4月26日、任天堂は12年3月期の決算発表を行った。売上高は36%減の6476億円、当期純利益は432億400万円の赤字で、初代「ファミコン」の発売よりさらに2年さかのぼる81年に同社が連結決算の発表を始めて以来、初の赤字決算となった。
決算内容それ自体は3度も下方修正されたので全くサプライズではなく、むしろ任天堂の公式ホームページに掲載された決算説明会の概要に記された次の一文のほうに、ゲーム業界スズメの注目が集まった。
「構造的に射幸心を煽り、高額課金を誘発するガチャ課金型のビジネスは、仮に一時的に高い収益性が得られたとしても、お客様との関係が長続きするとは考えていないので、今後とも行うつもりはまったくない」。この件は岩田聡社長も決算説明会の席上、はっきりと述べている。
ガチャ課金とは、グリーやDeNAが運営しているようなソーシャルゲームの収益モデル「アイテム課金」のうち、「景品くじ方式」と呼ばれるものを指す。課金されても、何を得られるかわからない。街角にある、コインを入れて回すとカプセル入りのおもちゃが出てくる販売機「ガチャポン」になぞらえて、ガチャ課金と呼ぶ。出てくるまで何が入っているかわからない点は、同じだからである。

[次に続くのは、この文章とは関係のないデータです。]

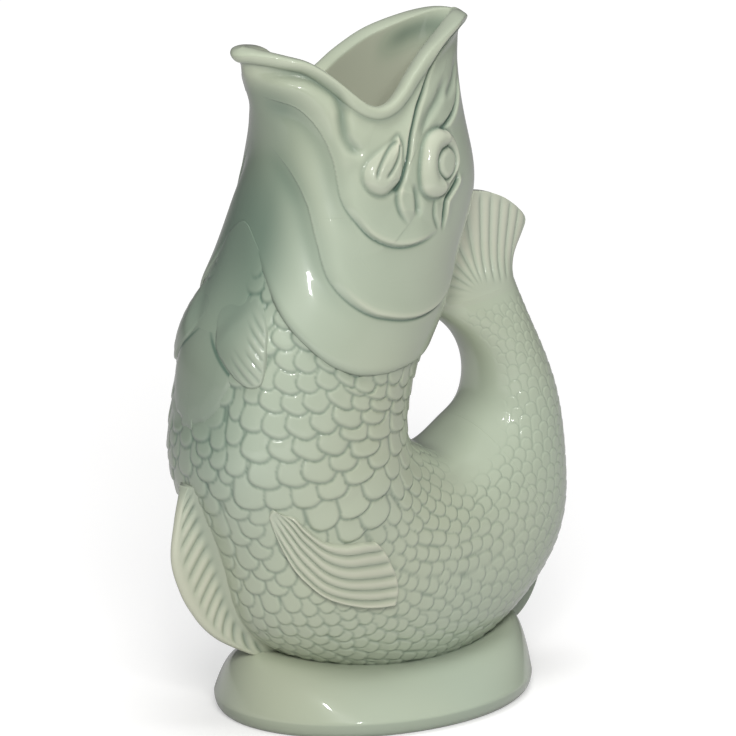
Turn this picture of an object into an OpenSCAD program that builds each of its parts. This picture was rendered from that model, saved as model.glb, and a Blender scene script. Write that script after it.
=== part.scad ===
// Gurgle jug in the shape of a fish standing on its belly, its tail curled up
// behind as the handle. Millimetres, +Z up, the spout points to -X, the handle
// to +X. The foot stands on Z = 0 and the foot is centred on the origin.

/* [Jug] */
// Height of the jug, from the table to the tip of the upper jaw
jug_h = 250; // [200:5:320]
// Scale of the body front to back; the belly and tail together reach about this far
jug_len = 160; // [145:5:190]
// Width of the belly from side to side
belly_w = 76; // [68:2:92]
// Thickness of the fired clay wall
wall_t = 5; // [4:0.5:6]

/* [Foot] */
// Length of the foot at its edge, front to back
foot_len = 123; // [118:1:140]
// Width of the foot at its edge, side to side
foot_w = 97; // [84:1:120]
// Height of the widest line of the foot above the table
foot_edge_h = 6; // [5:0.5:8]
// Width of the flat ring that the jug stands on
foot_ring_w = 5; // [4:0.5:6]

/* [Fins] */
// Width of the tail fan's edge, side to side
fan_edge_t = 4.4; // [3.6:0.2:6]
// Reach of the keel fin out from the belly
keel_reach = 17.5; // [12:0.5:20]
// Thickness of the keel fin where it leaves the belly
keel_t = 7; // [5:0.5:9]
// Thickness of the keel fin along its free edge
keel_edge_t = 3.6; // [3:0.2:4.6]
// Thickness of the small web under the tail
web_t = 6; // [5:0.5:8]
// Reach of the web out from the tail
web_reach = 5; // [3:0.5:6]
// Height of the pectoral fins above the belly
pectoral_h = 3; // [2:0.25:4]
// Height of the pelvic fins above the belly
pelvic_h = 3; // [2:0.25:4]

/* [Face] */
// Height of the bulging eyes above the cheek
eye_h = 4; // [3:0.25:5.5]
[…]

ソーシャルゲームの代表的存在の釣りゲームだと、無料ではすぐ折れる釣り竿しか使えないが、通常のアイテム課金ではお金を払えば丈夫な釣り竿が買える。それが仮にガチャ課金方式になったとしたら、同じ金額を支払っても、使えるのは絶対に折れない釣り竿の場合もあれば、すぐ折れる釣り竿の場合もある。そのようにギャンブル的要素が強く出るので、気に入ったアイテムが出てくるまでゲーム上の”ガチャポン”を回し続けて、何千円、何万円も使ってしまうユーザーが出てくる。この高額課金の誘発が特に未成年に悪影響を及ぼすと問題視されていて、グリーもDeNAも4月、未成年の利用額に上限を設定すると発表している。

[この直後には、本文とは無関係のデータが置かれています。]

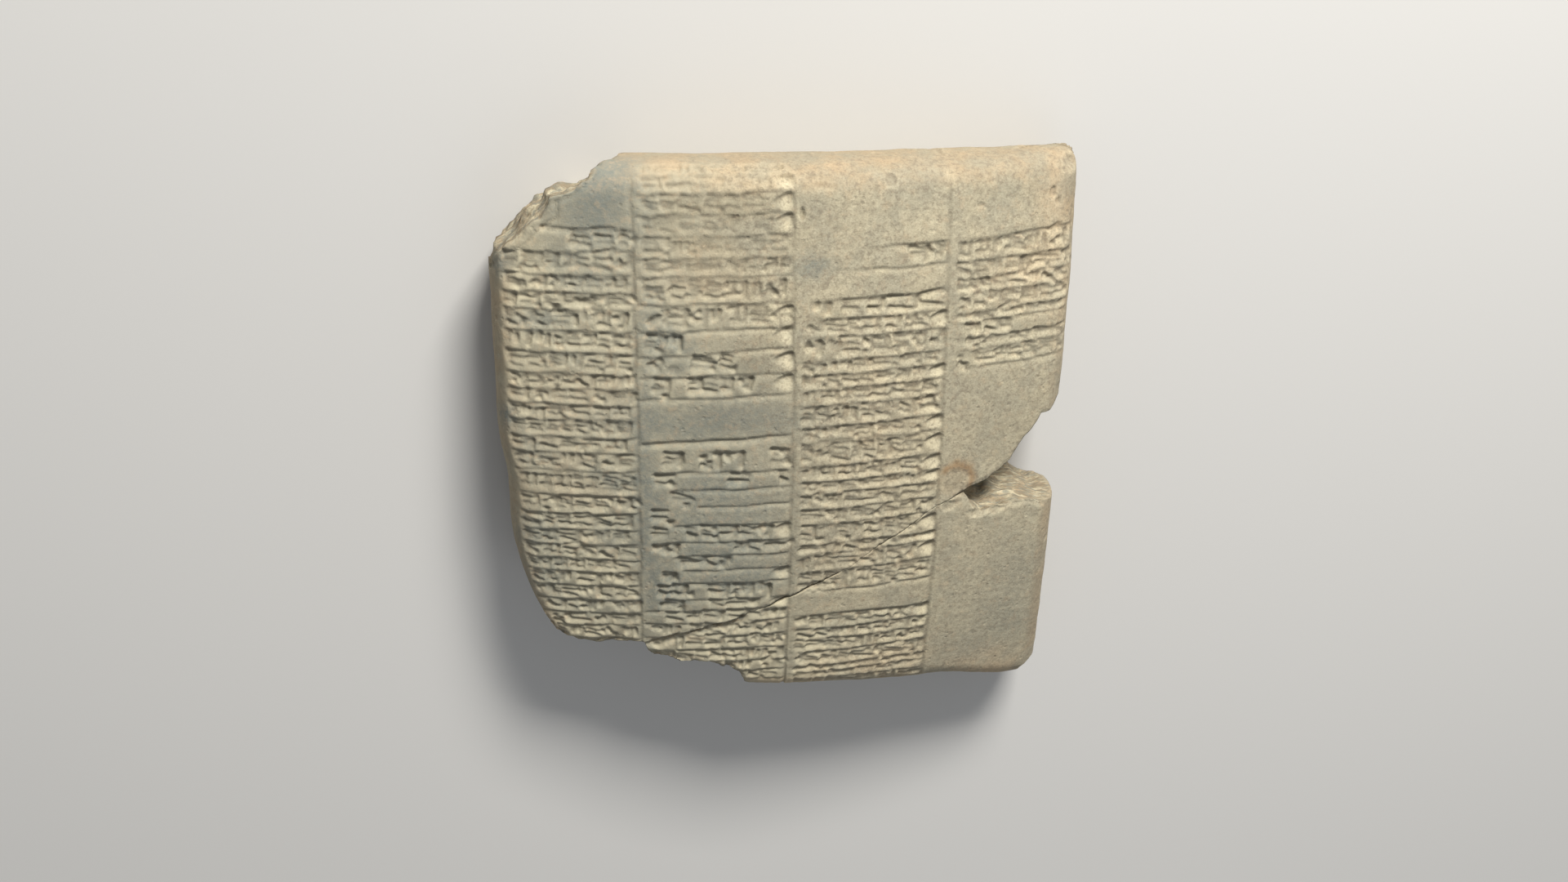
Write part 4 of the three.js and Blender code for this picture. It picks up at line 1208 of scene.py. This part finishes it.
def mottle_group():
    """Uneven firing: broad and fine changes of tone."""
    tree, given, result = new_tree("Uneven firing", "ShaderNodeTree", (("Vector", "Vector"),), (
        ("Float", "Broad", "Fine"),))
    place = given.outputs["Vector"]
    tree.links.new(mapped(tree, shader_noise(tree, place, 11, 4.0, 0.6), 0.34, 0.66), result.inputs["Broad"])
    tree.links.new(mapped(tree, shader_noise(tree, place, 2.2, 4.0, 0.62), 0.32, 0.68), result.inputs["Fine"])
    return tree


def grain_group():
    """Height of the grain, the small pits and the layers of the breaks, in metres."""
    tree, given, result = new_tree("Clay grain", "ShaderNodeTree", (
        ("Vector", "Vector"), ("Float", "Broken")), (("Float", "Height"),))
    place = given.outputs["Vector"]
    grain = times(tree, shader_noise(tree, place, 0.5, 4.0, 0.6), 0.00011)
    soft = times(tree, shader_noise(tree, place, 1.7, 3.0, 0.5), 0.0002)
    pits = add_node(tree, "ShaderNodeTexVoronoi", {"Vector": place, "Scale": 420.0}).outputs["Distance"]
    pitted = mapped(tree, shader_noise(tree, place, 6, 2.0), 0.46, 0.62)
    hole = times(tree, mapped(tree, pits, 0.1, 0.3, -0.00014, 0.0), pitted)
    flat = add_node(tree, "ShaderNodeMapping", {"Vector": place, "Scale": (1.0, 1.0, 6.0)}).outputs[0]
    layers = times(tree, shader_noise(tree, flat, 4.5, 5.0, 0.65), 0.0011)
    layers = times(tree, layers, given.outputs["Broken"])
    total = plus(tree, plus(tree, grain, soft), plus(tree, hole, layers))
    tree.links.new(total, result.inputs["Height"])
    return tree


def group_node(tree, name, maker, inputs):
    return add_node(tree, "ShaderNodeGroup", inputs, node_tree=bpy.data.node_groups.get(name) or maker())


def fired_clay(name, colours, speck_share):
    """Fired clay: mottled light and sand-coloured tones, grey and tan patches, specks, painted highlights and
    shade on the strokes and edges, and layered breaks partly darkened as painted shade.
    """
    material = bpy.data.materials.new(name)
    material.use_nodes = True
    tree = material.node_tree
    tree.nodes.clear()
    place = add_node(tree, "ShaderNodeTexCoord").outputs["Object"]

    def point_value(attribute):
        return add_node(tree, "ShaderNodeAttribute", attribute_name=attribute).outputs["Fac"]

    def paint(colour):
        return (*colour, 1.0)

    def share_of(attribute, share):
        return times(tree, point_value(attribute), share)

    broken = point_value("broken")
    mottle = group_node(tree, "Uneven firing", mottle_group, {"Vector": place})
    broad, fine = mottle.outputs["Broad"], mottle.outputs["Fine"]
    amount = share_of("speckled", speck_share)
    specks = group_node(tree, "Mineral specks", speckle_group, {"Vector": place, "Amount": amount})
    # Painted shade: the crowded writing, the dusky patches and the turned edges are darkened.
    crowd_and_edge_shade = maths(tree, "MAXIMUM", point_value("written"), share_of("side", 1.25))
    shade_share_of_crowd = times(tree, crowd_and_edge_shade, plus(tree, times(tree, broad, 0.3), 0.42))
    warm = share_of("warm", plus(tree, times(tree, broad, 0.5), 0.4))
    patchy = mapped(tree, shader_noise(tree, place, 1.6, 6.0, 0.7), 0.34, 0.64)
    uneven = plus(tree, times(tree, patchy, 0.4), 0.66)
    grey = times(tree, point_value("grey"), uneven, clamp=True)
    film = times(tree, maths(tree, "SUBTRACT", 1.0, broad), 0.3)
    blush = mapped(tree, shader_noise(tree, place, 3.4, 5.0, 0.7), 0.5, 0.72, 0.0, 0.3)
    flat = add_node(tree, "ShaderNodeMapping", {"Vector": place, "Scale": (1.0, 1.0, 5.0)}).outputs[0]
    layers = mapped(tree, shader_noise(tree, flat, 5, 5.0, 0.65), 0.42, 0.72)
    tan_layers = times(tree, mapped(tree, shader_noise(tree, flat, 2.4, 4.0), 0.5, 0.7), 0.6)
    grey_layers = times(tree, mapped(tree, shader_noise(tree, flat, 3.6, 5.0, 0.65), 0.46, 0.64), 0.75)

    def coats(colour, steps):
        for share, second in steps:
            colour = mixed(tree, share, colour, second)
        return colour

    skin = coats(paint(colours.sand), (
        (times(tree, fine, 0.55), paint(colours.cream_and_highlight)),
        (shade_share_of_crowd, paint(colours.dusk_and_shade)),
        # painted highlight on crests and on the walls facing the head
        (share_of("crest_highlight", 0.8), paint(colours.cream_and_highlight)),
        (warm, paint(colours.tan)),
        (maths(tree, "MAXIMUM", grey, film), paint(colours.grey)),
        (blush, paint(colours.tan)),
        # painted shade in the recesses
        (share_of("hollow_shade", 0.2), paint(colours.brown_and_hollow_shade)),
        # painted highlight on the lower faces of the last strokes
        (share_of("end_highlight", 0.65), paint(colours.cream_and_highlight)),
        (share_of("ring", 0.7), RING_BROWN),
        (times(tree, specks.outputs["Fine"], 0.3), paint(colours.brown_and_hollow_shade)),
        (times(tree, specks.outputs["Coarse"], 0.5), SPECK_BROWN),
    ))
    # Broken clay: darker layers, partly painted shade of the rough walls.
    inside = coats(paint(colours.fresh_and_shade), (
        (layers, paint(colours.cream_and_highlight)),
        (tan_layers, paint(colours.tan)),
        (grey_layers, paint(colours.grey)),
    ))
    colour = mixed(tree, times(tree, broken, 0.92), skin, inside)
    height = group_node(tree, "Clay grain", grain_group, {"Vector": place, "Broken": broken}).outputs[0]
    bump = add_node(tree, "ShaderNodeBump", {"Height": height, "Strength": 0.8, "Distance": 1.0})
    rough = plus(tree, times(tree, fine, -0.14), 0.93)
    shader = add_node(tree, "ShaderNodeBsdfPrincipled", {
        "Base Color": colour, "Roughness": rough, "Normal": bump.outputs[0], "Specular IOR Level": 0.35})
    add_node(tree, "ShaderNodeOutputMaterial", {"Surface": shader.outputs[0]})
    return material


class TABLET_OT_unbroken(bpy.types.Operator):
    """Shape the whole tablet and press the marks into it"""

    bl_idname = "tablet.unbroken"
    bl_label = "Unbroken tablet"

    def execute(self, context):
        sizes = context.scene.tablet_sizes
        points, quads, on_back = whole_form(sizes.grid / MM)
        mesh = mesh_from("unbroken_tablet", points, quads)
        normals = normals_of(mesh)
        set_points(mesh, worn_form(points, normals, on_back, sizes.seed))
        number_attribute(mesh, "on_back", on_back)
        x, y = points[:, 0], points[:, 1]
        number_attribute(mesh, "further_x", rolled_out(x, side_reach(x, y)) * MM)
        number_attribute(mesh, "further_y", rolled_out(y, end_reach(x, y)) * MM)
        faded = patches(x, y, WORN_PATCHES)
        strength = 0.92 + 0.2 * layered_noise(points, ((16, 0.6), (5, 0.5)), sizes.seed + 77)
        edge = smooth((1.0 - edge_share(x, y)) / 0.1)
        number_attribute(mesh, "firmness", np.clip(strength, 0.5, 1.2) * (1.0 - faded) * edge)
        form = link_object("unbroken_tablet", mesh)
        marks = link_object("marks", lay_marks(sizes))
        tools = stylus_tools()
        use_tree(form, press_tree(), {
            "Marks": marks, "Stroke": tools[0], "Hook": tools[1], "Ruled line": tools[2],
            "Last stroke": tools[3], "Softness": sizes.softness, "Crispness": sizes.crispness,
            "Shoulders": sizes.shoulders, "Rim": sizes.rim, "Back shift": BACK_SHIFT})
        pressed = baked(form, "unbroken_pressed")
        for helper in (form, marks, *tools):
            drop_object(helper)
        link_object("unbroken_tablet", pressed)
        return {"FINISHED"}


class TABLET_OT_main_fragment(bpy.types.Operator):
    """Break the large upper and left fragment out of the tablet"""

    bl_idname = "tablet.main_fragment"
    bl_label = "Main fragment"

    def execute(self, context):
        clay = fired_clay("fired_clay_main", context.scene.clay_colours, 1.0)
        worn = (
            (HEAD_BREAK, 1.6, 0.9), (LEFT_FOOT_BREAK, 2.6, 1.6), (JOIN, 0.5, 0.08), (NOTCH_ABOVE, 1.6, 0.8))
        piece = make_fragment("main_fragment", main_outline(), worn, MAIN_TRIANGLES, clay)
        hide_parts("main_fragment")
        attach(piece, "root")
        return {"FINISHED"}


class TABLET_OT_foot_fragment(bpy.types.Operator):
    """Break the smaller lower right fragment out of the tablet"""

    bl_idname = "tablet.foot_fragment"
    bl_label = "Foot fragment"

    def execute(self, context):
        clay = fired_clay("fired_clay_foot", context.scene.clay_colours, 0.85)
        worn = ((JOIN, 0.5, 0.08), (JOIN[:4], 4.2, 2.4), (NOTCH_BELOW, 2.4, 1.1), (TIP_BREAK, 2.0, 1.3))
        piece = make_fragment("foot_fragment", foot_outline(), worn, FOOT_TRIANGLES, clay)
        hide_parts("foot_fragment")
        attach(piece, "root")
        return {"FINISHED"}


def lamp(name, place, size, power, colour):
    """A rectangular lamp that looks at the tablet."""
    data = bpy.data.lights.new(name, "AREA")
    data.shape = "RECTANGLE"
    data.size, data.size_y = size
    data.energy = power
    data.color = colour
    made = bpy.data.objects.new(name, data)
    made.location = place
    made.rotation_euler = (Vector(LAMP_TARGET) - Vector(place)).to_track_quat("-Z", "Y").to_euler()
    bpy.context.scene.collection.objects.link(made)


class TABLET_OT_stage(bpy.types.Operator):
    """Set the floor, the lights and the camera"""

    bl_idname = "tablet.stage"
    bl_label = "Stage"

    def execute(self, context):
        stage = context.scene.stage_settings
        bpy.ops.mesh.primitive_plane_add(size=FLOOR_SIZE, location=(0.0, 0.0, 0.0))
        floor = context.object
        floor.name = "floor"
        paint = bpy.data.materials.new("floor_paint")
        paint.use_nodes = True
        shader = paint.node_tree.nodes["Principled BSDF"]
        shader.inputs["Base Color"].default_value = (*stage.floor_colour, 1.0)
        shader.inputs["Roughness"].default_value = FLOOR_ROUGHNESS
        floor.data.materials.append(paint)
        lamp("key", KEY_PLACE, KEY_SIZE, stage.key_power, KEY_TINT)
        lamp("fill", FILL_PLACE, FILL_SIZE, stage.fill_power, ROOM_TINT)
        world = bpy.data.worlds.new("room")
        world.use_nodes = True
        sky = world.node_tree.nodes["Background"]
        sky.inputs["Color"].default_value = (*ROOM_TINT, 1.0)
        sky.inputs["Strength"].default_value = stage.sky_strength
        context.scene.world = world
        context.scene.view_settings.view_transform = "Standard"
        camera_data = bpy.data.cameras.new("camera")
        camera_data.lens = CAMERA_LENS
        camera_data.sensor_width = SENSOR_WIDTH
        camera_data.clip_start = 0.01
        camera = bpy.data.objects.new("camera", camera_data)
        right = Vector(CAMERA_RIGHT).normalized()
        forward = Vector(CAMERA_FORWARD).normalized()
        up = right.cross(forward).normalized()
        right = forward.cross(up).normalized()
        turn = Matrix((right, up, -forward)).transposed().to_4x4()
        camera.matrix_world = Matrix.Translation(CAMERA_PLACE) @ turn
        context.scene.collection.objects.link(camera)
        context.scene.camera = camera
        return {"FINISHED"}


class TABLET_PT_panel(bpy.types.Panel):
    """Sizes, colours and making steps of the tablet"""

    bl_label = "Cuneiform tablet"
    bl_idname = "TABLET_PT_panel"
    bl_space_type = "VIEW_3D"
    bl_region_type = "UI"
    bl_category = "Tablet"

    def draw(self, context):
        layout = self.layout
        for group in (context.scene.tablet_sizes, context.scene.clay_colours, context.scene.stage_settings):
            column = layout.column()
            for name in group.bl_rna.properties.keys():
                if name not in {"name", "rna_type"}:
                    column.prop(group, name)
        for step in STEPS:
            layout.operator("tablet." + step)


STEPS = ("unbroken", "main_fragment", "foot_fragment", "stage")
CLASSES = (
    TabletSizes, ClayColours, StageSettings, TABLET_OT_unbroken, TABLET_OT_main_fragment,
    TABLET_OT_foot_fragment, TABLET_OT_stage, TABLET_PT_panel,
)


def register():
    for made in CLASSES:
        bpy.utils.register_class(made)
    bpy.types.Scene.tablet_sizes = PointerProperty(type=TabletSizes)
    bpy.types.Scene.clay_colours = PointerProperty(type=ClayColours)
    bpy.types.Scene.stage_settings = PointerProperty(type=StageSettings)


def unregister():
    del bpy.types.Scene.stage_settings
    del bpy.types.Scene.clay_colours
    del bpy.types.Scene.tablet_sizes
    for made in reversed(CLASSES):
        bpy.utils.unregister_class(made)


def main():
    register()
    for step in STEPS:
        getattr(bpy.ops.tablet, step)()
    drop_object(bpy.data.objects["unbroken_tablet"])


if __name__ == "__main__":
    main()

しかし、花のお江戸の昔から、お上から規制のお達しが出るものほど庶民にとっては魅力的。「ガチャ課金があるからこそハマるのに……」とソーシャルゲーム離れが起き、業界の急成長にブレーキがかかったら困るというのが、ソーシャルゲーム各社の本音だろう。むしろ「ガチャ課金モデルは儲かる」と新規参入を目論む動きも水面下では活発化していた。現にゲーム業界スズメの間では「あの任天堂もガチャ課金をやるらしい」「赤字で苦しいから背に腹は代えられないだろう」という憶測が出て、具体的に夏に発売予定のニンテンドー3DS向けソフト「とびだせ・どうぶつの森」がそれに近いアイテム課金ソフトになるという噂まで飛び交っていた。それを、任天堂は決算発表の場を借りて全面否定してみせたのである。
昔からの任天堂ゲーム機ファンの声は、おおむね好意的。山内前社長の時代から「お子ちゃま路線」と揶揄されながら「ポケモン」に代表される文科省推薦的な健全娯楽に徹してきた姿勢は、赤字に転落しても変わらなかった、と評価されている。

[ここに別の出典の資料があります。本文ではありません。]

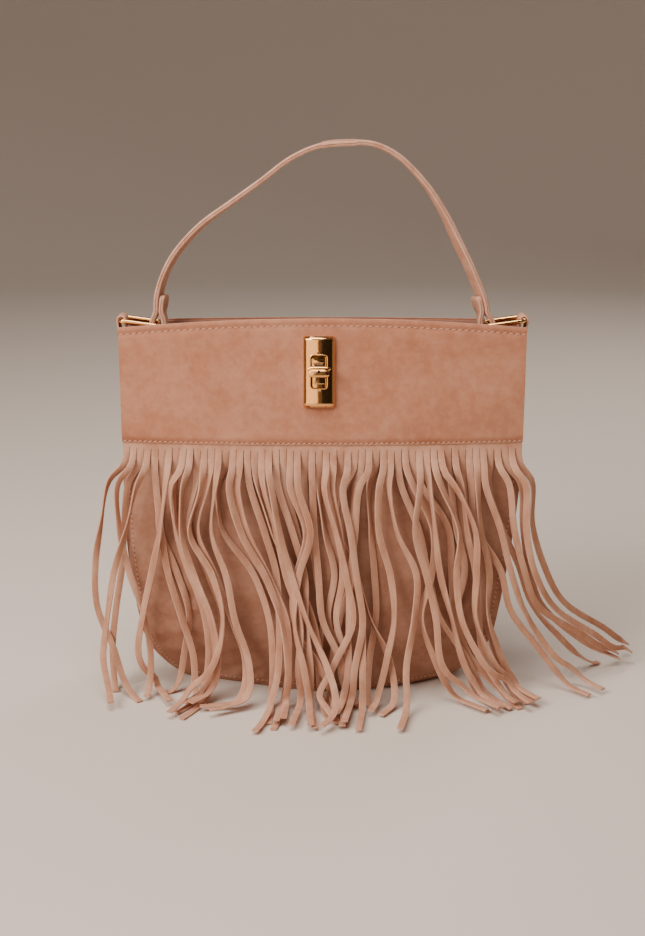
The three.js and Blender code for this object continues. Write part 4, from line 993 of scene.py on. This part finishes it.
def loft_faces(rings, size, closed=False):
    """Faces through rings of points, with both ends capped or joined end to end."""
    faces = []
    for i in range(rings if closed else rings - 1):
        after = (i + 1) % rings
        for j in range(size):
            k = (j + 1) % size
            faces.append((i * size + j, i * size + k, after * size + k, after * size + j))
    if not closed:
        faces.append(tuple(range(size - 1, -1, -1)))
        faces.append(tuple((rings - 1) * size + j for j in range(size)))
    return faces


def lining():
    def ring(z, inwards):
        source = max(z - LINING_LIFT, 0)
        half = half_width(source) - GUSSET_THICKNESS - LINING_GAP - inwards
        points = []
        for side in (-1, 1):
            for j in range(LINING_COLUMNS + 1):
                u = (2 * j / LINING_COLUMNS - 1) * -side
                deep = min(tucked_depth(u, source), tucked_depth(u, z)) - 2 * PANEL_THICKNESS
                slack = LINING_SLACK + LINING_WAVE * wave(u * half, z, LINING_WAVE_SPAN, 91 + side)
                slack *= smooth((1 - abs(u)) * 5)
                slack *= smooth((LINING_RIM - z) / 30) * smooth(z / 20)
                points.append((shift(source) + u * half, side * (deep - LINING_GAP - inwards - slack), z))
        return points

    heights = [z + LINING_LIFT for z in lower_heights() if z + LINING_LIFT < SEAM_HEIGHT] + [LINING_RIM]
    rings = [ring(z, 0) for z in heights]
    inner = [ring(z + (LINING_THICKNESS if i == 0 else 0), LINING_THICKNESS) for i, z in enumerate(heights)]
    rings += inner[::-1]
    points = [point for one in rings for point in one]
    piece = mesh_object("lining_pouch", points, loft_faces(len(rings), len(rings[0])), "bag", LINING_CLOTH)
    sharpen(piece, 60)
    return piece


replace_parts(lining(), "lining")


def base_board():
    half = half_width(0) - BOARD_MARGIN
    steps = range(BOARD_COLUMNS + 1)
    outline = [(2 * j / BOARD_COLUMNS - 1, side) for side in (-1, 1) for j in steps]
    rings = []
    low, high = BOARD_BOTTOM + BOARD_BEVEL / 2, BOARD_TOP - BOARD_BEVEL / 2
    for inset, z in ((BOARD_BEVEL, BOARD_BOTTOM), (0, low), (0, high), (BOARD_BEVEL, BOARD_TOP)):
        ring = []
        for u, side in outline:
            u *= -side
            deep = tucked_depth(u, 0) - PANEL_THICKNESS - LINING_GAP - BOARD_MARGIN - inset
            ring.append((shift(0) + u * (half - inset), side * deep, z))
        rings.append(ring)
    points = [point for one in rings for point in one]
    piece = mesh_object("base_board_sheet", points, loft_faces(4, len(rings[0])), "bag", BOARD)
    sharpen(piece)
    return piece


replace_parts(base_board(), "base_board")


def finish_solids(names, material):
    """Give solids that keep their mesh a better material."""
    for name in names:
        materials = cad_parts[name].data.materials
        materials.clear()
        materials.append(material)


finish_solids(("front_stiffener", "back_stiffener"), BOARD)


# Tabs. Each is a loop of suede over a ring's outer bar, sewn through the gusset's end between
# its two legs.
WIRE_RADIUS = 1.6
TAB_WIDTH = 12
TAB_THICKNESS = 1.4
TAB_LEG = 29
TAB_GAP = 0.35
TAB_EDGE = 0.4
TAB_EDGE_FACES = (0, 3, 4, 5, 8, 9)
TAB_STITCH_PITCH = 2.6
TAB_STITCH_SPAN = 3.8
TAB_STITCH_HEIGHTS = (240.5, 229.5)
RING_RISE = 9.2
RING_PIVOT_X = half_width(GUSSET_TOP) - GUSSET_THICKNESS / 2
RING_PIVOT_Z = GUSSET_TOP + RING_RISE
HANDLE_SUEDE = suede("suede_handle", "#C08B72", "#D1A28A", "#AA745B", 14)


def loop_points(radius, leg_offset, neck, leg):
    """A loop round a bar at the origin with two legs going up, in the x-z plane."""
    angles = [math.radians(a) for a in (-20, -55, -90, -125, -160)]
    arc = [(radius * math.cos(a), radius * math.sin(a)) for a in angles]
    side = mix(radius, leg_offset, 0.35), 0.42 * neck
    down = [(leg_offset, leg), (leg_offset, mix(neck, leg, 0.4)), (leg_offset, neck), side]
    return down + arc + [(-x, z) for x, z in reversed(down)]


def turned(points, degrees, x, z):
    c, s = math.cos(math.radians(degrees)), math.sin(math.radians(degrees))
    return [Vector((x + a * c + b * s, 0, z - a * s + b * c)) for a, b in points]


def swept(line, ways, section, twists=None):
    """Rings of a section along a line in the x-z plane. A section point is out from and across it."""
    rings = []
    for i, (centre, along) in enumerate(zip(line, ways)):
        face, across = Vector((along.z, 0, -along.x)).normalized(), Vector((0, 1, 0))
        turn = twists[i] if twists else 0
        out = face * math.cos(turn) + across * math.sin(turn)
        wide = across * math.cos(turn) - face * math.sin(turn)
        rings.append([centre + out * a + wide * b for a, b in section])
    return rings


def tab(name, side):
    leg_offset = GUSSET_THICKNESS / 2 + TAB_GAP + TAB_THICKNESS / 2
    radius = WIRE_RADIUS + TAB_GAP + TAB_THICKNESS / 2
    neck = RING_RISE - 2 * TAB_GAP - TAB_THICKNESS
    hanging = [(x, -z) for x, z in loop_points(radius, leg_offset, neck, TAB_LEG)]
    line, ways = smooth_line(turned(hanging, 0, side * RING_PIVOT_X, RING_PIVOT_Z), 90)
    t, w = TAB_THICKNESS / 2, TAB_WIDTH / 2
    section = [(t * 0.6, -w), (t, TAB_EDGE - w), (t * 1.1, 0), (t, w - TAB_EDGE), (t * 0.6, w)]
    section += [(-a, b) for a, b in reversed(section)]
    rings = swept(line, ways, section)
    points = [point for ring in rings for point in ring]
    faces = loft_faces(len(rings), len(section))
    cut_edge_highlight_faces = [i for i in range(len(faces) - 2) if i % len(section) in TAB_EDGE_FACES]
    piece = mesh_object(name, points, faces, "bag", HANDLE_SUEDE, cut_edge_highlight_faces + [len(faces) - 2, len(faces) - 1])
    sharpen(piece)
    x = side * (RING_PIVOT_X + leg_offset + t)
    out = Vector((side, 0, 0))
    across = (-TAB_STITCH_SPAN, 0, TAB_STITCH_SPAN)
    rows = [[(Vector((x, y, z)), out) for y in across] for z in TAB_STITCH_HEIGHTS]
    stitches(name + "_stitches", rows, TAB_STITCH_PITCH, 9)
    return piece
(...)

しかしながら4月26日の発表文を、任天堂のポリシーという枠を超えて「反ソーシャルゲーム宣言」ととらえると、話は変わってくる。赤字に転落した古参企業が、飛ぶ鳥を落とす勢いの新興勢力の収益モデルに文句をつけた、と解釈したらどうだろう。 任天堂の決算発表と同じ4月26日、スクウェア・エニックスは8月に発売する「ドラゴンクエスト10」について「景品くじ方式の追加課金(いわゆる”ガチャ課金”)の予定はございません」と発表したが、同社のもう一つの看板ゲームソフト「ファイナルファンタジー」については今年1月、DeNAと提携してソーシャルゲーム化している。これはガチャ課金ではないがアイテム課金制をとっている。
もはやゲーム業界各社にとってソーシャルゲームは無視できない存在で、気に入らない部分はあっても是々非々でとりあえず手を結んでおけば、共存共栄の中で新たな収益源も見出せることだろう。しかし任天堂は、敵とは言わないまでもソーシャルゲームをよそ者扱いしており、その収益モデルを暗に批判している。その態度は、赤字決算からのV字回復を目指す企業としては、良い収益機会を逃す結果につながらないだろうか。
任天堂の業績が回復せず株価が低迷し、ソーシャルゲーム某社があっさり買収に成功。問答無用でポケモンはガチャ課金制でソーシャルゲーム化させられる。小学生がお目当てのピカチュウが出てくるまで何万円も使うので、某社は大儲けするが、PTAが怒り出して社会問題化し、任天堂ブランドは地に墜ちる……、そんな悪夢は絶対、避けたいはずだ。